Все это можно понять, если в полной мере осознаёшь весь накал антифламандской травли, разразившейся после Первой мировой войны. Членов парламента с безупречным военным прошлым, таких как Франс ван Ковеларт или Альфонс ван де Перре, заклеймили как «неоактивистов» что бы это значило? Всех, кто имел какое-то отношение к нидерландскому языку, называли «бошами», «фрицами». Понятно, что всех активистов брали под стражу. Трудно себе представить, чтобы за коллаборационизм преследовали даже ветеранов войны, однако и такое случалось.
Во время войны валлонский националист Коллей писал, находясь в тылу: «Завтрашняя Бельгия будет латинизирована». После войны официальная Бельгия наказывала тех, кто заигрывал с врагом, тут уж ничего не попишешь.
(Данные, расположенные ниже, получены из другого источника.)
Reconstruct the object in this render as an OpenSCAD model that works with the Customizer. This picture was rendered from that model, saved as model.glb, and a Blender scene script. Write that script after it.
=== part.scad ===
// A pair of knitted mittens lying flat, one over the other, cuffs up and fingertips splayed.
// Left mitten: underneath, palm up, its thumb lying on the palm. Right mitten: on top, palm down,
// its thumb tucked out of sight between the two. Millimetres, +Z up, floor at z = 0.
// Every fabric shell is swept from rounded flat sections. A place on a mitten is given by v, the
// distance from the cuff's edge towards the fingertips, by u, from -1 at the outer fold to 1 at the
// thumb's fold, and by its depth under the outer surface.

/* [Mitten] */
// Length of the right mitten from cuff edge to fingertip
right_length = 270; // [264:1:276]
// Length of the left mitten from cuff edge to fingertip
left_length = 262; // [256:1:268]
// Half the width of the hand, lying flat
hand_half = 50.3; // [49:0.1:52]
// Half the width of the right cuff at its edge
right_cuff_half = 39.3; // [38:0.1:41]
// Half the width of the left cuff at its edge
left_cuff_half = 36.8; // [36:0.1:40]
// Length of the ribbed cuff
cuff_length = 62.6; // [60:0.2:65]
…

Многие из них были сбитыми с толку фламандскими националистами, недалекими, простецкими душами, но попадались и ловчилы, падкие до карьеры. С той поры Фламандское движение спутало все категории. Среди фламандцев укоренились обида и хроническое взаимонепонимание. В нас засела дурная склонность искать оправдания своему коллаборационизму.
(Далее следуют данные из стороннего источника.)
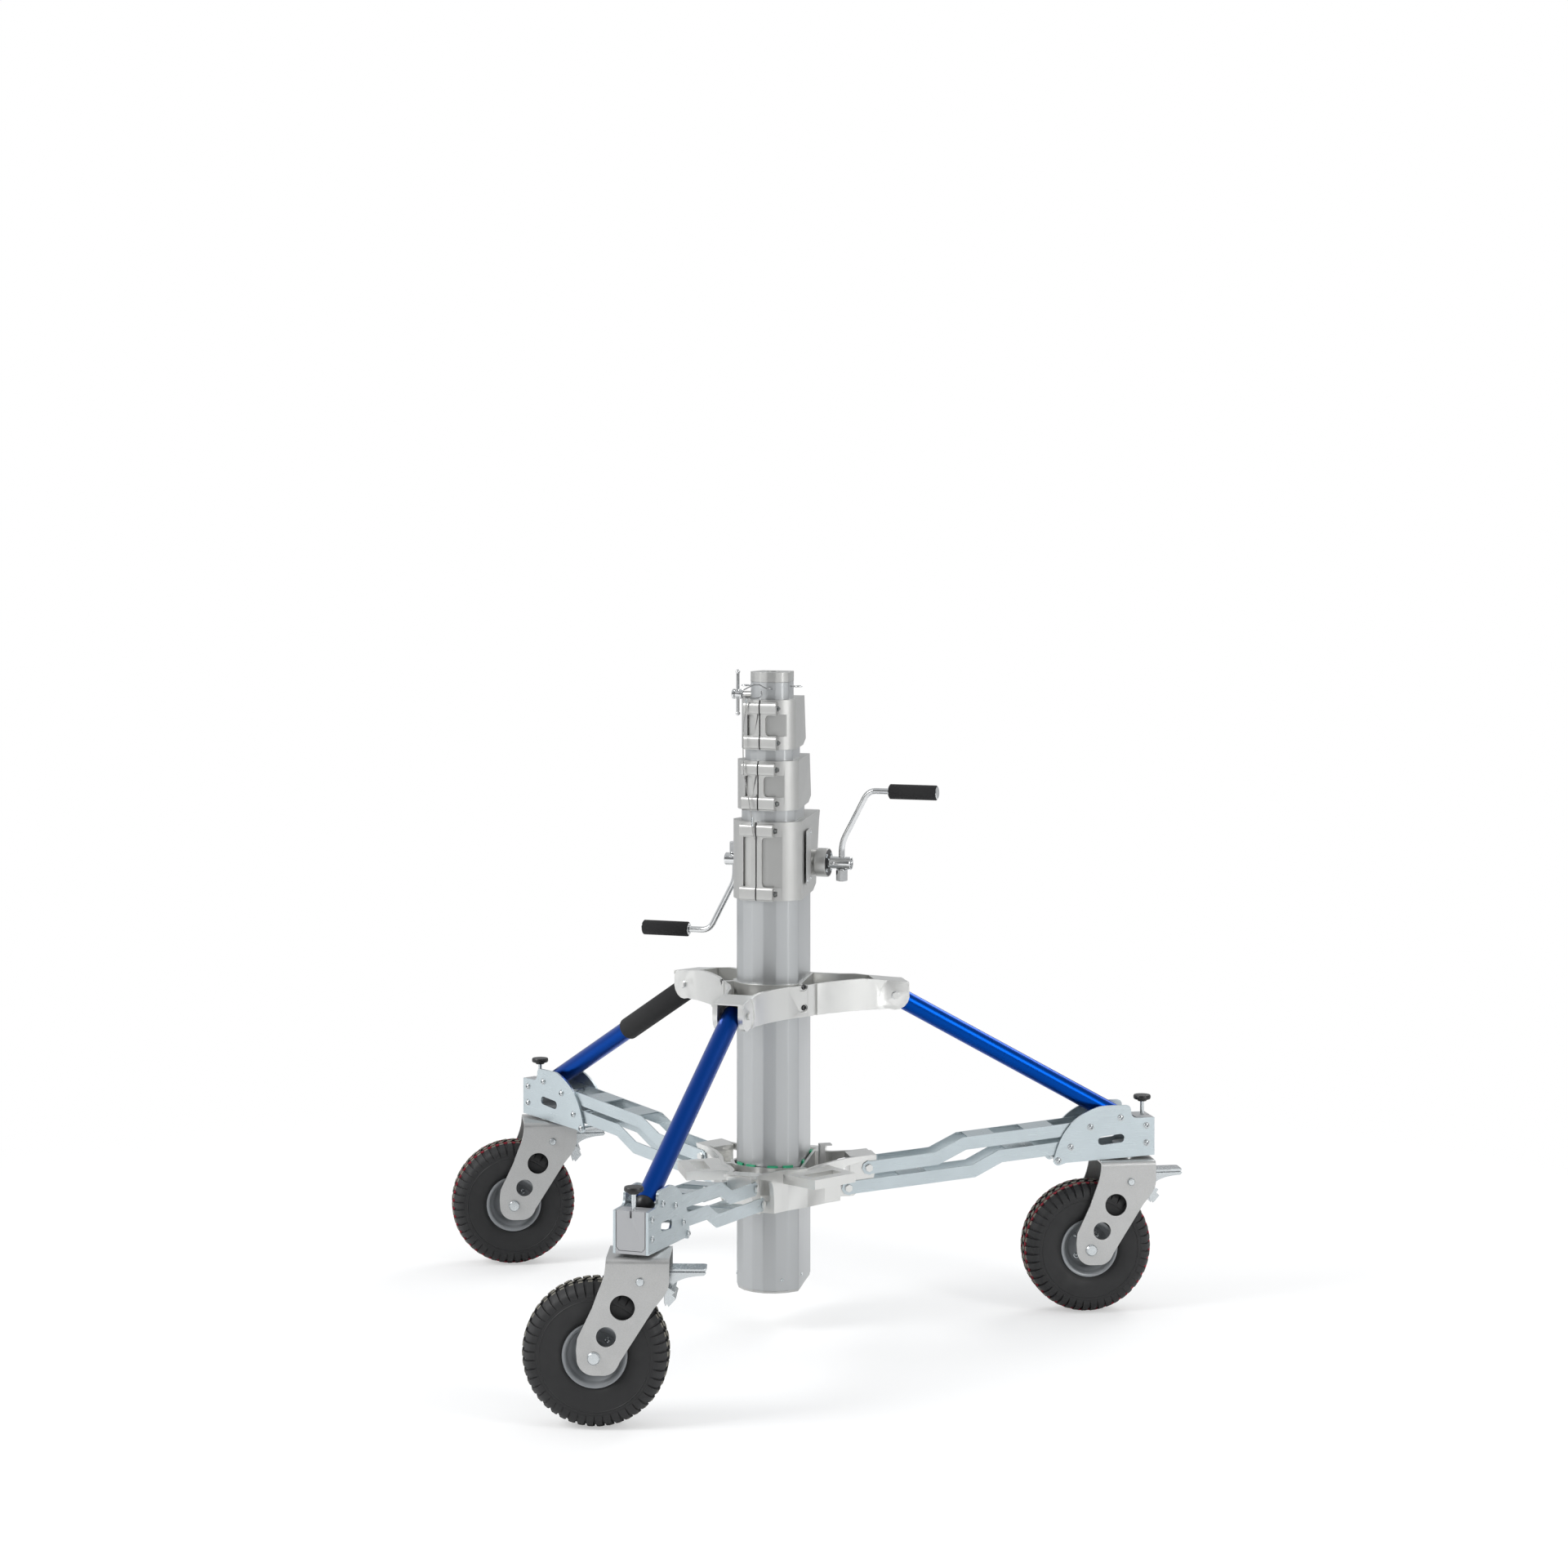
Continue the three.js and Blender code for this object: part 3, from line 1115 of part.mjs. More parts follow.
function buildLeg(leg, stand) {
  const group = new THREE.Group();
  group.rotation.z = leg.azimuth;
  stand.add(group);
  piece(group, `upper_bracket_${leg.name}`, upperArmSolid(leg.azimuth), castAlloy);
  piece(group, `upper_link_${leg.name}`, makeLink(upperLink, upperLinkReach, upperLinkHeight), zinc);
  piece(group, `lower_link_${leg.name}`, makeLink(lowerLink, lowerLinkReach, lowerLinkHeight), zinc);
  piece(group, `end_plate_a_${leg.name}`, makeBoltedPlate(), zinc);
  piece(group, `end_plate_b_${leg.name}`, makeHoledPlate(), zinc);
  piece(group, `end_block_${leg.name}`, makeEndBlock(), blockPaint);
  piece(group, `strut_${leg.name}`, makeStrut(), blueTube);
  piece(group, `lock_knob_${leg.name}`, makeKnob(), blackPlastic);
  if (leg.name === 'left') {
    piece(group, 'strut_foam_grip', makeFoamGrip(), foam);
  }
  if (leg.name === 'right') {
    piece(group, 'release_latch', makeLatch(), galvanised);
  }
  buildCastor(leg, group);
}

// The stand is centred over its own footprint and stands on z = 0
const stand = new THREE.Group();
buildMast(stand);
buildCranks(stand);
buildBrackets(stand);
for (const leg of legs) {
  buildLeg(leg, stand);
}
stand.updateMatrixWorld(true);
const footprint = new THREE.Box3().setFromObject(stand, true);
const middle = footprint.getCenter(new THREE.Vector3());
stand.position.set(-middle.x, -middle.y, -footprint.min.z);
stand.updateMatrixWorld(true);

export default stand;
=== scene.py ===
"""Dresses a crank-up roller stand for lights: mast, folding base, castors and cranks."""

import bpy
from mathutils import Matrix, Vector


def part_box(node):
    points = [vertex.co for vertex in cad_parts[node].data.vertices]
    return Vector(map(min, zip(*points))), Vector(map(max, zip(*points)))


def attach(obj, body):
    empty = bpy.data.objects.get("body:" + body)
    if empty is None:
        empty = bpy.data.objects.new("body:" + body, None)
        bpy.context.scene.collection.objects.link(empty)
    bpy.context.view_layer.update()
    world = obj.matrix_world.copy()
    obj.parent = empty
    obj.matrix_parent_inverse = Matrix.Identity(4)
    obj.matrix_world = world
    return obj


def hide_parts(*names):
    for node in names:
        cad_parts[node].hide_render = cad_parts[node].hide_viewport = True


bl_info = {
    "name": "Roller stand",
    "version": (1, 0, 0),
    "blender": (4, 5, 0),
    "location": "View3D > Sidebar > Stand",
    "description": "Builds the visible pieces of a roller stand for lights around its CAD frame",
    "category": "Object",
}

from collections import namedtuple
from math import atan2, cos, pi, sin, sqrt, tan

import bmesh
import bpy
from mathutils import Matrix, Vector

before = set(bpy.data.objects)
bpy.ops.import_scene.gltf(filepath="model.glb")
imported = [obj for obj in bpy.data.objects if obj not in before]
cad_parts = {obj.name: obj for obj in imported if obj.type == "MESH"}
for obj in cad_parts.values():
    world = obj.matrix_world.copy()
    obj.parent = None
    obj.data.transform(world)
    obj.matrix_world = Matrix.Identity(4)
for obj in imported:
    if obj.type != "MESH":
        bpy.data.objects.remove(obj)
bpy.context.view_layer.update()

# Everything below is in millimetres until a piece is finished
MM = 0.001
DEG = pi / 180
WHOLE_TURN = 2 * pi
MERGE = 0.0005
SIDES = (-1, 1)
ALONG_X, ALONG_Y = (1, 0, 0), (0, 1, 0)

# The camera fitted to the photograph, and the pixel that it looks at in a square picture
VIEW_AZIMUTH = 18.7 * DEG
VIEW_DISTANCE = 6458.44
VIEW_HEIGHT = 1668.44
VIEW_ASIDE = 7.92
LENS, SENSOR = 75.318, 36
PICTURE = 1920
VIEW_CENTRE = (951.6, 592.9)

# Lamps: place and size in metres, and their share of the power
LAMPS = (
    ("key light", (-3.6, -3.2, 3.6), (2.2, 3.0), 1.0),
    ("fill light", (4.4, -1.6, 2.4), (1.2, 2.8), 0.4),
    ("rear light", (1.5, 4.2, 3.6), (2.4, 2.0), 0.4),
)

# Brightness of the room's walls, by degrees from the camera's side, and of its ceiling
WALLS = (
    (-180, 0.7), (-150, 1.0), (-108, 1.15), (-62, 0.5), (-30, 0.2), (0, 0.22), (25, 0.45), (45, 0.55),
    (75, 0.5), (110, 0.7), (164, 0.45), (180, 0.7),
)
CEILING = 0.8

# The mast's axis, found from the frame: heights are counted from a datum below the column's end
COLUMN_END = 97.0
KNOB = 757.4
knob_low, knob_high = (Vector(corner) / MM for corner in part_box("lock_knob_front"))
knob_centre = (knob_low + knob_high) / 2
column_low = Vector(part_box("column_outer")[0]) / MM
AXIS = Vector((knob_centre.x, knob_centre.y + KNOB, column_low.z - COLUMN_END))
MAST = Matrix.Translation(AXIS)

# Azimuth of each leg, and the way in which its castor trails
LEGS = {"front": -90 * DEG, "right": 30 * DEG, "left": 150 * DEG}
TRAILING = {"front": 197 * DEG, "right": 207 * DEG, "left": 206 * DEG}

# Mast sections: front radius, rear distance, foot, top, wall and body
MAST_CORNER = 69 * DEG
MAST_TWIST = 6.3
MAST_TAPER = 10.6 * DEG
MAST_FLATS = 7
SECTIONS = {
    "column_outer": (72.0, 108.6, COLUMN_END, 1003.0, 4.0, "column"),
    "section_2": (62.25, 81.0, 112.3, 1121.3, 3.5, "mast_2"),
    "section_3": (55.25, 57.0, 112.3, 1240.0, 3.5, "mast_3"),
    "section_4": (44.25, 33.0, 112.3, 1280.4, 3.5, "mast_4"),
}
# Screws in the column's foot: the way they face, their distance from the axis, and how far aside
FOOT_SCREWS = ((-56.9, 71.0, 0), (-155.4, 71.0, 0), (8.8, 58.2, -9.4), (171.2, 58.2, 9.4))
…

Активисты не были фашиствующими фантазерами. Среди них были честные интеллигенты, которым политика не принесла никаких барышей; были мелкобуржуазные полуинтеллигенты, которые разбирались в политике еще меньше; были также и отвратительные карьеристы. Люди, хорошо знакомые с хлопаньем политического бича, держались в стороне, потому что боялись онемечивания Фландрии в случае победы Германии, а в случае победы союзников безудержной и неукротимой антифламандской реакции.
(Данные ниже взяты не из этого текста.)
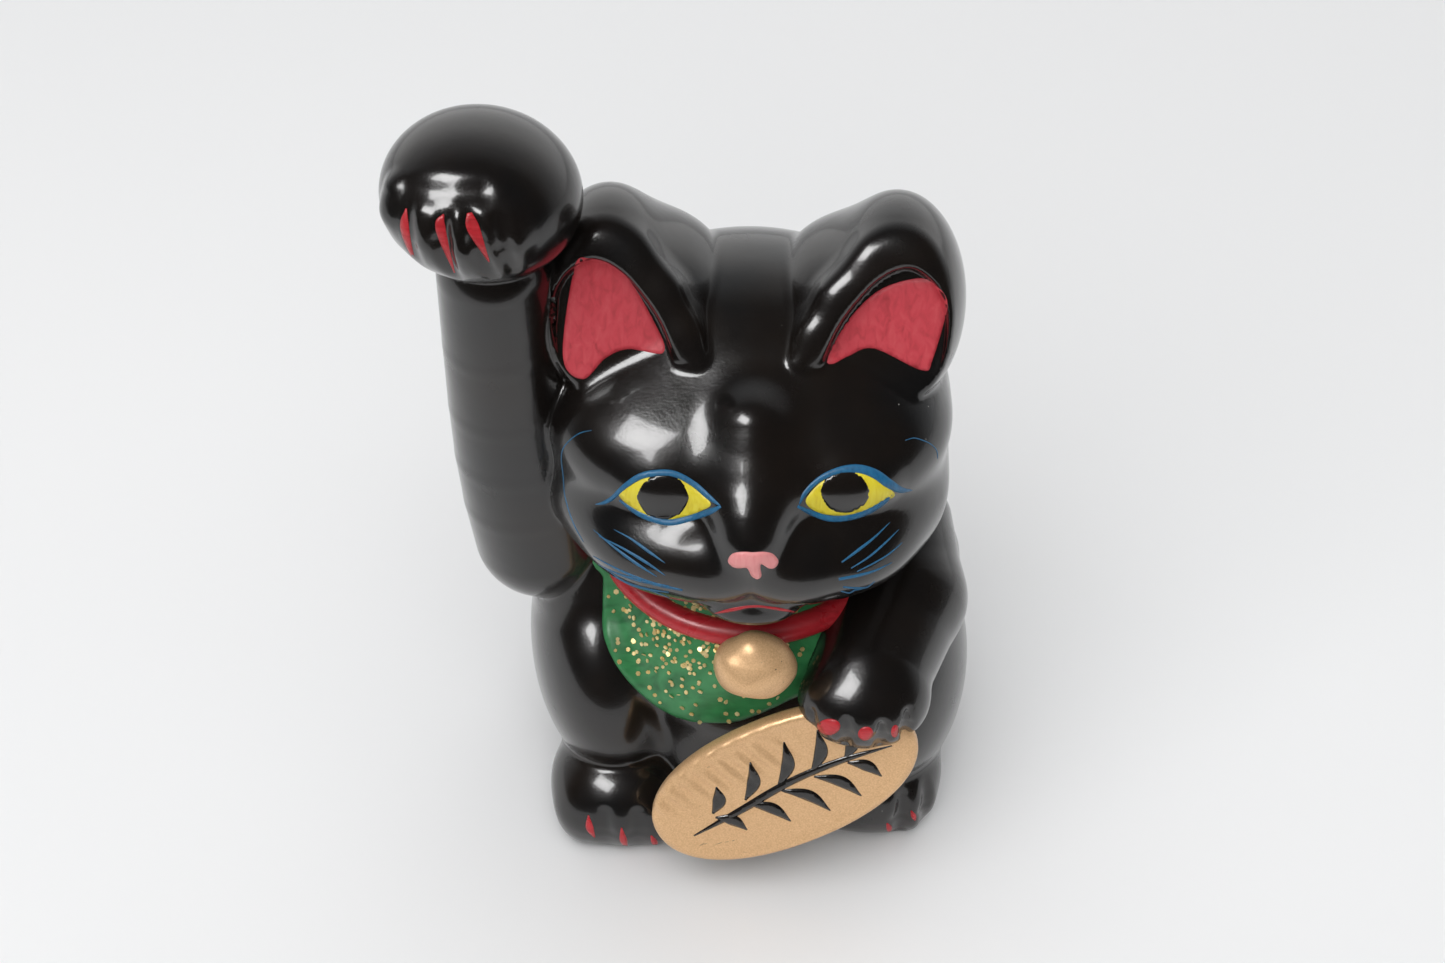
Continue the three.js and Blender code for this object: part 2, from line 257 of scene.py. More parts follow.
RAISED_TOES = [
    (-69.6, -15.6, 168, 4.3), (-64, -20.0, 167.3, 4.7), (-56, -21.8, 167, 5.2), (-48, -20.6, 166.5, 4.8),
]
TOE_GROOVES = [
    [(-67.8, -23.2, 173, 0.5), (-68.3, -25.9, 168, 1.5), (-67.0, -24.4, 158, 0.5)],
    [(-60.2, -25.8, 173.5, 0.5), (-60.6, -27.8, 168, 1.5), (-58.8, -26.4, 157, 0.5)],
    [(-54.8, -26.0, 174, 0.5), (-53.6, -28.6, 169, 1.6), (-51.0, -27.6, 159, 0.5)],
    [(-49.0, -26.0, 172.5, 0.4), (-48.0, -27.8, 167, 1.2), (-46.6, -26.4, 160, 0.4)],
]
RAISED_ARM = [
    (-46.8, -8, 69.5, 15.7), (-48.8, -8, 83, 15.5), (-50.3, -8, 96, 15.0), (-51.4, -8, 110, 14.3),
    (-52.4, -8, 127, 13.4), (-53.4, -8, 145, 12.4),
]


def raised_arm(p):
    arm = chain(p, RAISED_ARM, 0.2)
    paw = ellipsoid(p, (-55, -8, 165.5), (20.8, 20.5, 16.5), turn("y", 8))
    for x, y, z, r in RAISED_TOES:
        toe = chain(p, [(x, y, z + 4, r - 0.6), (x, y - 1.2, z, r), (x + 0.6, y + 1.0, z - 7, r - 0.8)], 2)
        paw = join(paw, toe, 1.6)
    for groove in TOE_GROOVES:
        paw = carve(paw, chain(p, groove, 1), 2.6)
    crease = chain(p, [(-68, -22.0, 177.0, 1.6), (-61, -24.5, 178.2, 1.8), (-53, -23.5, 178.0, 1.4)], 2)
    return join(arm, carve(paw, crease, 4), 1.5)


LOWERED_ARM = [(30, -2, 66, 17), (34.5, -17, 60, 15.4), (28.5, -37, 55.5, 13.4)]
LOWERED_PAW_CREASES = [(15.8, -49.8, 51.9), (23.2, -53.8, 53.6), (30.9, -53.2, 52.8), (36.2, -50.2, 53.6)]


def lowered_arm(p):
    arm = chain(p, LOWERED_ARM, 1.5)
    arm = join(arm, ellipsoid(p, (27, -43, 54), (14.6, 11.2, 10.6)), 3)
    for x, y, z in LOWERED_PAW_CREASES:
        crease = [(x, y + 0.6, z + 4, 0.3), (x, y - 0.6, z, 1.4), (x, y + 2, z - 5, 0.6)]
        arm = carve(arm, chain(p, crease, 1), 2.4)
    return arm


TAIL = [(8, 44, 11, 8.5), (17, 43, 10.5, 8.4), (26, 40, 12, 8), (31, 36.5, 18.5, 7.3), (34, 32, 28, 6.5)]


def tail(p):
    return chain(p, TAIL, 3)


# Each casting, the fillet where it is luted on, and the ones that it touches.
CASTINGS = {
    "body": (body, 0, ("head", "raised_arm", "lowered_arm", "right_hind_paw", "left_hind_paw", "tail")),
    "head": (head, 2.2, ("body", "raised_arm", "lowered_arm")),
    "raised_arm": (raised_arm, 1.6, ("body", "head")),
    "lowered_arm": (lowered_arm, 2.2, ("body", "head")),
    "right_hind_paw": (right_hind_paw, 2.0, ("body",)),
    "left_hind_paw": (left_hind_paw, 2.0, ("body",)),
    "tail": (tail, 2.5, ("body",)),
}


def whole(p, among=tuple(CASTINGS)):
    """The castings as one glazed surface."""
    shape = None
    for name, (field, fillet, _) in CASTINGS.items():
        if name in among:
            shape = field(p) if shape is None else join(shape, field(p), fillet)
    return shape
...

Между ведущими активистами и всеми остальными лежала пропасть. В числе остальных можно было встретить немало нонконформистской молодежи, строптивых, запутавшихся крутых парней, которых мы бы сейчас назвали леваками, сами же они в некоторых случаях называли себя большевиками. После прекращения огня кое-кто из них примкнул к организованному коммунистическому движению. Среди активистов было по фламандским меркам удивительно много некатоликов. Эти молодые люди всей душой питали неприязнь к сонной, франкоязычной, буржуазной, католической Бельгии, к мелкобуржуазному, тоже преимущественно католическому Фламандскому движению (ведущие активисты были типичными его представителями), а также к новому ура-патриотизму Вандервельде и Бельгийской рабочей партии. В политике и социальных вопросах они солидаризировались с фламандским пролетариатом против франкоязычных капиталистов, в художественном плане их привлекал экспрессионизм.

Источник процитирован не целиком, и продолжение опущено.